Another problem is in rubber compounds. A hard rubber compound on the rear of our bikes can cause you to lose traction just-from grabbing a sudden handful of throttle, which can break the tire loose. A 'sticky' front tire and a hard, 'high-mileage' rear tire can get you into trouble, the front end sticks, but the rear end wants to-slide, especially with sudden throttle motion: going into a turn carrying a lot of speed, and then grabbing more-throttle. The front sticks, but the rear-end slides. That is not a good combination for safety while riding. Just turning our bikes and grabbing some throttle is enough to break the rear end loose, like turning right at a traffic control device (stop sign or traffic light).

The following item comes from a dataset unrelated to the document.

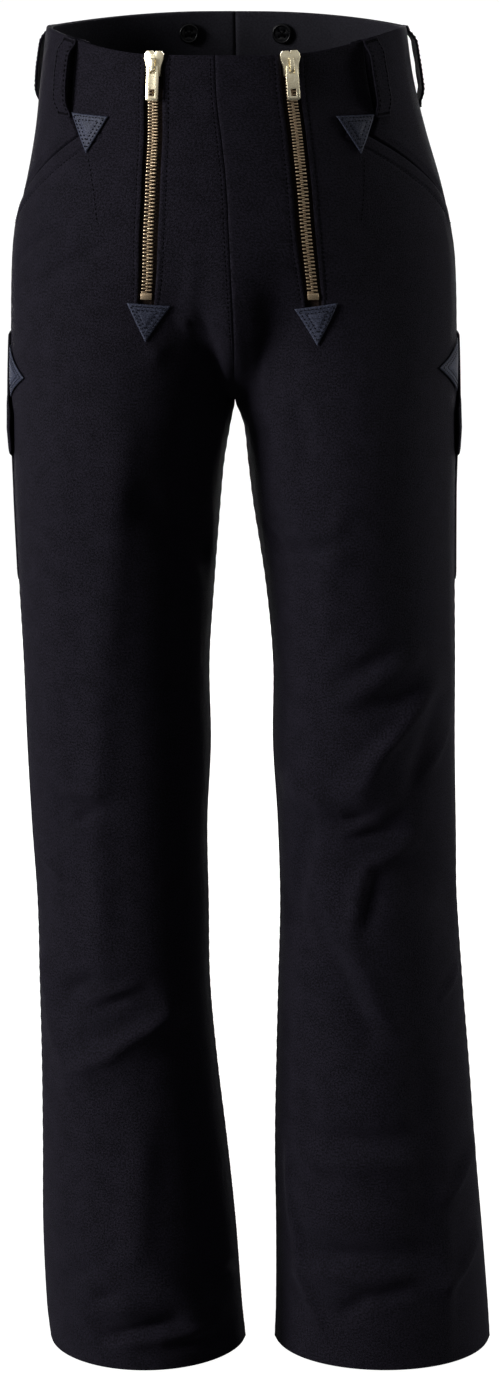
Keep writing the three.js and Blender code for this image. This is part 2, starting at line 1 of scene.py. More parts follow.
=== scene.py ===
"""Black carpenter trousers, filled out as if worn: cloth, leather, zips, buttons and sewing over the fixed frame."""

import json
import logging
import math
from dataclasses import dataclass
from enum import Enum
from typing import Callable, ClassVar

import bmesh
import bpy
import numpy as np
from mathutils import Matrix, Vector


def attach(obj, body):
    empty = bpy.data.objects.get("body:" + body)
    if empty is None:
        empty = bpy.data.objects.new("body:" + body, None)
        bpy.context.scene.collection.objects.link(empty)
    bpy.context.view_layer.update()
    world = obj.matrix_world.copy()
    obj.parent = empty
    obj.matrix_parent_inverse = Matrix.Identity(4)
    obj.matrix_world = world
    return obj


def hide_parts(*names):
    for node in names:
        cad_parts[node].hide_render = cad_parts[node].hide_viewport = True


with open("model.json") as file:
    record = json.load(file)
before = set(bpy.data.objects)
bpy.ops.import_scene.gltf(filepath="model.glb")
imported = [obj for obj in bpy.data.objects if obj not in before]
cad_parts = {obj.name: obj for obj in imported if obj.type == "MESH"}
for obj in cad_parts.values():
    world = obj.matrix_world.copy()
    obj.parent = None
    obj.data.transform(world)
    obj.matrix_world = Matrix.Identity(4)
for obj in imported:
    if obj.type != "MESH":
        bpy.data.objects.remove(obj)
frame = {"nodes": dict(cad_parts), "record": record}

log = logging.getLogger("trousers")

MM = 0.001
GARMENT = "garment"
Array = np.ndarray


class Side(Enum):
    """The wearer's side: the value is the sign of x."""

    RIGHT = -1
    LEFT = 1

    @property
    def word(self) -> str:
        """The side's name, as the frame's nodes use it."""
        return self.name.lower()


class Panel(Enum):
    """Front or back cloth."""

    FRONT = 1
    BACK = -1


# The cut, in millimetres, as in the part's source
SIDE_LENGTH = 1080.0
CROTCH_Z = -290.0
RISE_CURVE = 118.0
WAIST_TURN = math.radians(-3)
FRONT_DIP = -17.0
BACK_LIFT = 7.0
TOP_FADE = 100.0
CLOTH = 1.6
SEAM_LAP = 0.1
CROTCH_LAP = 0.6
LAY_GAP = 0.8
PANEL_LENGTHS = ("hip", "thigh", "shin")


@dataclass(frozen=True)
class Section:
    """One level of the filled-out trousers: outer and inner edges of both legs, and the two depths."""

    z: float
    right: float
    inner_right: float
    inner_left: float
    left: float
    front: float
    back: float


SECTIONS = (
    Section(0, -140, 0, 0, 141, 104, 104),
    Section(-40, -145, 1, 1, 147, 106, 107),
    Section(-80, -149.5, 4, 4, 157, 108, 112),
    Section(-120, -157, 6, 6, 169, 110, 120),
    Section(-150, -165, 6, 6, 176, 111, 127),
    Section(-180, -168.5, 6, 6, 180.5, 112, 132),
    Section(-240, -170, 6.5, 6.5, 182.5, 111, 136),
    Section(-290, -170, 7, 7, 182.5, 108, 132),
    Section(-312, -169.5, 3, 14.5, 182.5, 106, 127),
    Section(-342, -169, -2, 18, 182.5, 104, 121),
    Section(-375, -168.5, -5, 22, 182.5, 100, 115),
    Section(-440, -166, -10, 32, 183, 92, 104),
    Section(-505, -163, -14, 38, 184, 84, 95),
    Section(-572, -161, -13, 38, 184.5, 77, 87),
    Section(-638, -158, -16, 42, 186, 73, 82),
    Section(-706, -154, -15, 44, 188, 72, 79),
    Section(-773, -153, -14, 42.5, 193, 74, 78),
    Section(-842, -152, -8, 41, 199, 77, 79),
    Section(-911, -152, 0, 40, 204.5, 80, 80),
    Section(-981, -152.5, 7, 41, 211, 82, 81),
    Section(-1051, -150, 12, 41, 217, 84, 82),
    Section(-1080, -147, 15, 40, 219, 84, 82),
)


@dataclass(frozen=True)
class Fold:
    """A soft ridge, or a trough where its height is below 0, along a line from (q1, z1) to (q2, z2)."""

    q1: float
    z1: float
    q2: float
    z2: float
    width: float
    height: float


Folds = dict[int, tuple[Fold, ...]]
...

I'd sat that the best bang for the buck I've seen, and what I've bought a pair-of, most recently, were Shinko tires. I do not know of any Shinkos in radials, rated for our bike's top speed, and sized for our OEM wheels.

If you want radials, the best thing to do is to buy an aftermarket larger, wider rear wheel, allowing you to run 17" or 18" tires. A typical wheel width not requiring a cut-up, modified swingarm to fit the different wheel/tire, is a 5-1/2" width. I have a machinist who makes me both 17" and 18" X 5-1/2" wheels. The 17" is much-less-expensive. Both are bolt-ons, as they use the shaft drive hub of the VMax mated to another rim of either 17" or 18" size. PM me if interested. He can make a widened front wheel also.

Typical rear wheel tire sizes for 17" or 18" modified OEM wheels are 160, 170, or 180 widths. Anything more-than that, you will probably need to alter the swingarm to fit the wider tire/wheel. The method of how the wheel was changed to a 17" or an 18" can come into play here, along with the width of the tire selected and mounted. It can be a 'fit and try' scheme.

You can use a radial tire on the front 18" OEM wheel, though the width is NOT optimal. Radial tires use a wider width, the front end of our bikes should have a 3-1/2" wide wheel to allow the best use of the radial tires. I currently use a 110/80-'Z'-rated speed, 18" front tire. I have a 17" wheel in the back. Both tires are radials.